=== What this task involves ===
Print, exactly as they stand, the lines from the start of the listing to the line containing "ring(bush_r, axle_d / 2 + run_gap, 25.5);", inclusive.
=======
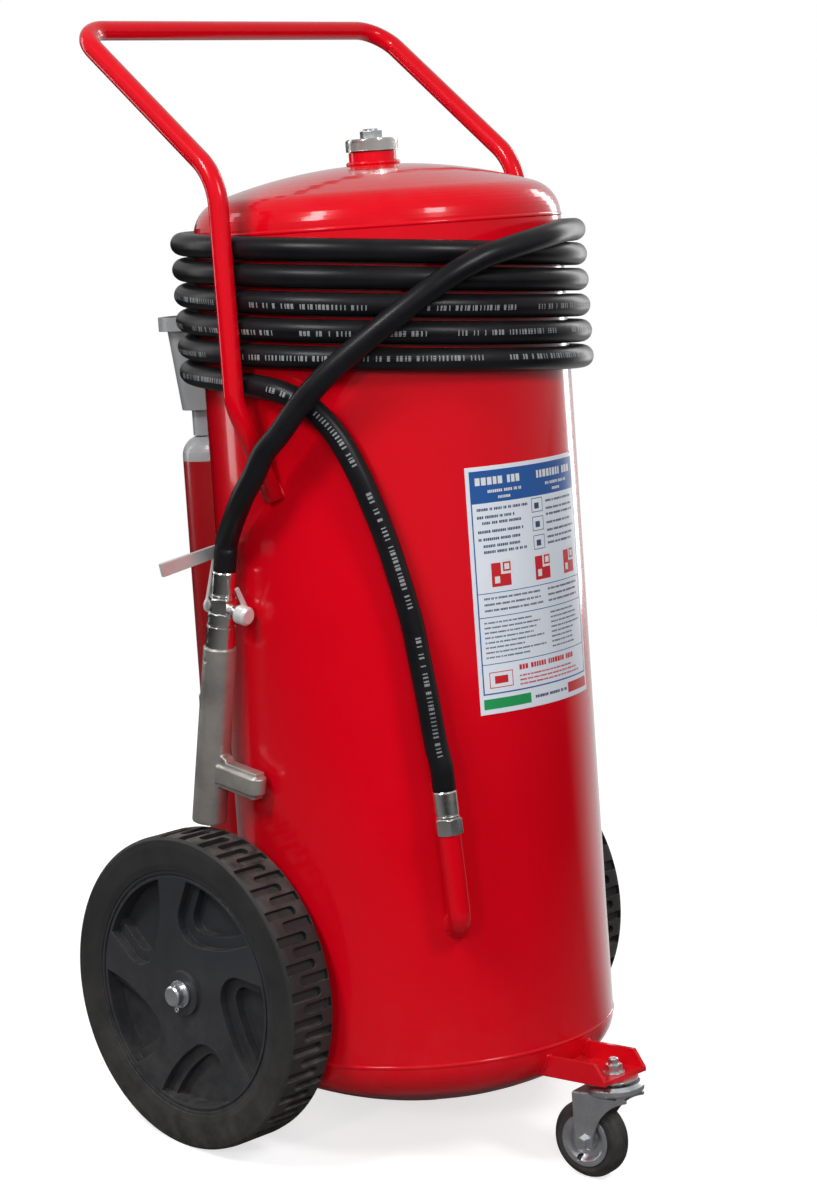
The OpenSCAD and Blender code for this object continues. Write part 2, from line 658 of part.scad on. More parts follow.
slot_w = 12;
module main_tyre() difference() {
    rotate_extrude($fn = fine) tyre_section();
    for (row = [0, 1], i = [0:tread_count - 1]) rotate([0, 0, (i + row / 2) * 360 / tread_count])
        mirror([0, 0, row]) translate([wheel_r - tread_depth, 0, 9]) rotate([0, 90, 0]) rotate([0, 0, 90]) {
            translate([-slot_w / 2, -40, 0]) cube([slot_w, 40, 2 * tread_depth]);
            cylinder(d = slot_w, h = 2 * tread_depth, $fn = 24);
        }
}

// One pocket, as seen with the front to the right: a long swept edge that meets a short
// straight one in a rounded corner, closed by the pocket circle. Each edge can be drawn in.
pocket_r = rim_d / 2 - 10;
sweep_c = [48, 239];
sweep_r = 181.5;
corner_c = [30, 89.5];
corner_r = sweep_r - norm(sweep_c - corner_c);
meet = atan2(corner_c[1] - sweep_c[1], corner_c[0] - sweep_c[0]);
short_edge = 64;
module pocket_shape(inset) intersection() {
    circle(r = pocket_r, $fn = fine);
    polygon(concat(arc(sweep_c, sweep_r - inset, -50, meet, 16),
        arc(corner_c, corner_r - inset, meet - 10, short_edge - 270, 8),
        [corner_c + (corner_r - inset) * [-sin(short_edge), cos(short_edge)]
            + 90 * [cos(short_edge), sin(short_edge)]]));
}

pocket_ledge = 14;
rim_groove = 2;
module wheel_centre() difference() {
    union() {
        translate([0, 0, -wheel_w / 2 + 4]) cylinder(d = rim_d, h = wheel_w - 8, $fn = fine);
        translate([0, 0, -hub_out + 0.5]) cylinder(r = hub_r, h = 2 * hub_out - 1);
    }
    translate([0, 0, -wheel_w]) cylinder(r = bush_r, h = 2 * wheel_w);
    for (side = [0, 1]) mirror([0, 0, side]) translate([0, 0, wheel_w / 2 - 4]) {
        for (i = [0:pocket_count - 1]) rotate(i * 360 / pocket_count - 90) {
            translate([0, 0, -pocket_depth / 2]) linear_extrude(pocket_depth) pocket_shape(0);
            translate([0, 0, -pocket_depth]) linear_extrude(pocket_depth) pocket_shape(pocket_ledge);
        }
        translate([0, 0, -rim_groove]) ring(pocket_r + 6, pocket_r + 3, 2 * rim_groove);
    }
}

module bushes() for (s = [0, 1]) mirror([0, 0, s]) translate([0, 0, hub_out - 26])
    ring(bush_r, axle_d / 2 + run_gap, 25.5);

module left_tyre() color(rubber) at_wheel(-1) main_tyre();
module right_tyre() color(rubber) at_wheel(1) main_tyre();
module left_wheel_centre() color(moulded) at_wheel(-1) wheel_centre();
module right_wheel_centre() color(moulded) at_wheel(1) wheel_centre();
module left_bushes() color(moulded) at_wheel(-1) bushes();
module right_bushes() color(moulded) at_wheel(1) bushes();

// ---- Caster ----
bolt_r = 6;
head_r = head_d / 2;
race_t = 2;
head_gap = 2.5;
bracket_front = caster_y + 17;
bracket_back = tank_r - 60;

module caster_bracket() color(red) stand() difference() {
    translate([0, 0, plate_z]) union() {
        translate([-bracket_w / 2, -bracket_front, 0])
            cube([bracket_w, bracket_front - bracket_back, plate_t]);
        for (s = [-1, 1]) translate([s * (bracket_w - plate_t) / 2 + plate_t / 2, 0, 0]) rotate([90, 0, -90])
            linear_extrude(plate_t) polygon([[bracket_back, 0], [bracket_front, 0], [bracket_front, plate_t],
                [bracket_front - 14, bracket_h], [bracket_back, bracket_h]]);
    }
    tank_solid(0);
    translate([0, -caster_y, plate_z - 1]) cylinder(r = bolt_r, h = plate_t + 2);
}

module caster_bolt() color(zinc) at_swivel() {
    translate([0, 0, plate_t]) ring(13, bolt_r, 2);
    translate([0, 0, plate_t + 2]) hex_nut(18, 9, bolt_r);
    translate([0, 0, crown_z + 2]) cylinder(r = bolt_r, h = plate_t - crown_z - 2 + 17);
    translate([0, 0, plate_t + 17]) cylinder(r1 = bolt_r, r2 = bolt_r - 1.5, h = 1.5);
    translate([0, 0, crown_z - 2]) cylinder(d = 18 / cos(30), h = 6, $fn = 6);
}

module caster_race() color(zinc) at_swivel() translate([0, 0, -race_t]) ring(head_r - 6, bolt_r, race_t);

ball_r = 3;
ball_ring_r = 18;
module caster_balls() color(zinc) at_swivel() for (i = [0:13]) rotate(i * 360 / 14)
    translate([ball_ring_r, 0, -race_t - ball_r - 0.1]) sphere(r = ball_r, $fn = 24);

fork_in = caster_w / 2 + 3;
fork_t = 3;
wheel_drop = caster_h - caster_r;
crown_z = -17;
fork_back = caster_trail + 9;
rib_w = 22;
// Side of the fork, drawn with the swivel axis at 0: a straight rear edge and a swept front edge
module fork_side() difference() {
    polygon([[-head_r + 8, crown_z - 3], [fork_back, crown_z - 3], [fork_back, -wheel_drop + 4],
        [fork_back - 5, -wheel_drop - 7], [caster_trail - 12, -wheel_drop - 7],
        [-head_r + 8, -wheel_drop - 7]]);
    translate([-39, -wheel_drop - 9]) circle(r = 63, $fn = fine);
}

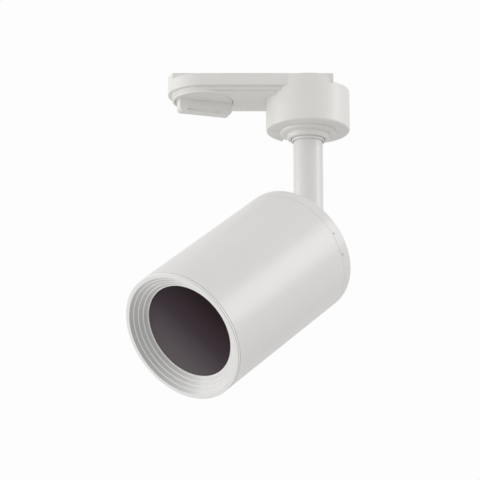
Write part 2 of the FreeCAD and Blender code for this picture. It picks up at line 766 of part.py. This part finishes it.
def heat_sink():
    flange = cylinder("tube_inner - 0.05", 57.5, 63.2)
    core = cylinder(8.0, 40, 57.5)
    fins = []
    for number in range(12):
        fins.append(at_angle(lambda: box(7.5, 26.6, -0.8, 0.8, 40, 57.5), 30 * number))
    wire_holes = [cylinder(1.6, 39, 64, x=side * 11.5, y=3.1) for side in (1, -1)]
    holder_holes = [cylinder(1.05, 58.5, 64, x=0, y=side * 12.0) for side in (1, -1)]
    keep(cut(fuse(flange, core, *fins), *wire_holes, *holder_holes), "heat_sink", HEAD)


def light_engine():
    keep(box(-8.5, 8.5, -8.5, 8.5, 63.2, 64.4), "led_board", HEAD)
    keep(cylinder(6.0, 64.4, 64.9), "led_emitter", HEAD)
    holder = cut(
        cylinder(15.0, 63.2, 66.2),
        box(-8.6, 8.6, -8.6, 8.6, 63, 64.6),
        cone(7.0, 9.2, 64.3, 66.3),
        *[cylinder(1.05, 63, 67, y=side * 12.0) for side in (1, -1)],
        *[cylinder(1.6, 63, 67, x=side * 11.5, y=3.1) for side in (1, -1)],
    )
    keep(holder, "led_holder", HEAD)
    screws = []
    for side in (1, -1):
        y = side * 12.0
        screw = fuse(cylinder(1.0, 58.8, 66.2, y=y), cylinder(1.9, 66.2, 67.4, y=y))
        screws.append(cut(screw, box(-1.5, 1.5, y - 0.25, y + 0.25, 66.8, 68)))
    keep(group(*screws), "led_holder_screws", HEAD)


def driver():
    tray = turned("driver_tray_body", [
        (0, 18), (26.0, 18), (26.0, 38.5), (24.8, 38.5), (24.8, 19.2), (0, 19.2),
    ])
    posts = [cylinder(2.0, 19, 22, x=x, y=y) for x in (-17, 17) for y in (-9, 9)]
    tray = cut(fuse(tray, *posts), cylinder(3.2, 17, 20, y=13))
    keep(tray, "driver_tray", HEAD)
    board = cut(
        box(-20, 20, -12, 12, 22, 23.6),
        *[cylinder(1.0, 21, 24, x=x, y=y) for x in (-17, 17) for y in (-9, 9)],
    )
    keep(board, "driver_board", HEAD)
    transformer = fuse(box(-5.5, 7.5, -6, 6, 23.6, 33), box(-7.5, 9.5, -3.6, 3.6, 25, 31.6))
    keep(transformer, "driver_transformer", HEAD)
    cans = [cylinder(3.1, 23.6, 34.5, x=-15.8, y=y) for y in (-4, 4)]
    keep(group(*cans), "driver_capacitors", HEAD)
    chips = [box(13.0, 17.0, -6.5, -1.5, 23.6, 25.2), box(13.0, 17.0, 1.5, 6.5, 23.6, 25.2)]
    keep(group(*chips), "driver_chips", HEAD)


# Internal leads ----------------------------------------------------------------------------

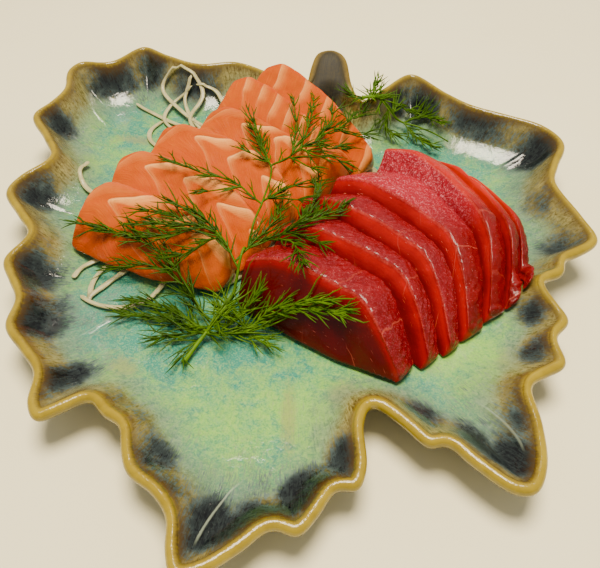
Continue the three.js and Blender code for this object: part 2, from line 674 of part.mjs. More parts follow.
=======
=== Reply to the exercise ===
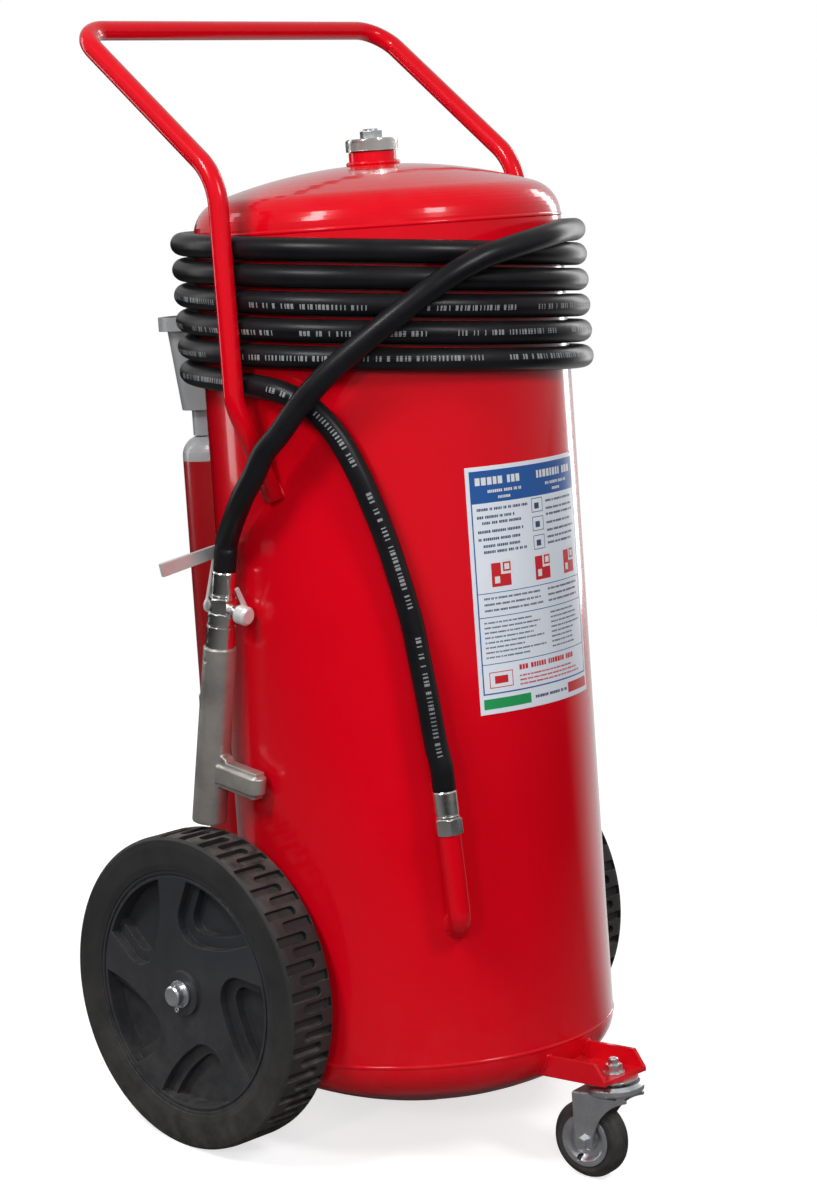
The OpenSCAD and Blender code for this object continues. Write part 2, from line 658 of part.scad on. More parts follow.
slot_w = 12;
module main_tyre() difference() {
    rotate_extrude($fn = fine) tyre_section();
    for (row = [0, 1], i = [0:tread_count - 1]) rotate([0, 0, (i + row / 2) * 360 / tread_count])
        mirror([0, 0, row]) translate([wheel_r - tread_depth, 0, 9]) rotate([0, 90, 0]) rotate([0, 0, 90]) {
            translate([-slot_w / 2, -40, 0]) cube([slot_w, 40, 2 * tread_depth]);
            cylinder(d = slot_w, h = 2 * tread_depth, $fn = 24);
        }
}

// One pocket, as seen with the front to the right: a long swept edge that meets a short
// straight one in a rounded corner, closed by the pocket circle. Each edge can be drawn in.
pocket_r = rim_d / 2 - 10;
sweep_c = [48, 239];
sweep_r = 181.5;
corner_c = [30, 89.5];
corner_r = sweep_r - norm(sweep_c - corner_c);
meet = atan2(corner_c[1] - sweep_c[1], corner_c[0] - sweep_c[0]);
short_edge = 64;
module pocket_shape(inset) intersection() {
    circle(r = pocket_r, $fn = fine);
    polygon(concat(arc(sweep_c, sweep_r - inset, -50, meet, 16),
        arc(corner_c, corner_r - inset, meet - 10, short_edge - 270, 8),
        [corner_c + (corner_r - inset) * [-sin(short_edge), cos(short_edge)]
            + 90 * [cos(short_edge), sin(short_edge)]]));
}

pocket_ledge = 14;
rim_groove = 2;
module wheel_centre() difference() {
    union() {
        translate([0, 0, -wheel_w / 2 + 4]) cylinder(d = rim_d, h = wheel_w - 8, $fn = fine);
        translate([0, 0, -hub_out + 0.5]) cylinder(r = hub_r, h = 2 * hub_out - 1);
    }
    translate([0, 0, -wheel_w]) cylinder(r = bush_r, h = 2 * wheel_w);
    for (side = [0, 1]) mirror([0, 0, side]) translate([0, 0, wheel_w / 2 - 4]) {
        for (i = [0:pocket_count - 1]) rotate(i * 360 / pocket_count - 90) {
            translate([0, 0, -pocket_depth / 2]) linear_extrude(pocket_depth) pocket_shape(0);
            translate([0, 0, -pocket_depth]) linear_extrude(pocket_depth) pocket_shape(pocket_ledge);
        }
        translate([0, 0, -rim_groove]) ring(pocket_r + 6, pocket_r + 3, 2 * rim_groove);
    }
}

module bushes() for (s = [0, 1]) mirror([0, 0, s]) translate([0, 0, hub_out - 26])
    ring(bush_r, axle_d / 2 + run_gap, 25.5);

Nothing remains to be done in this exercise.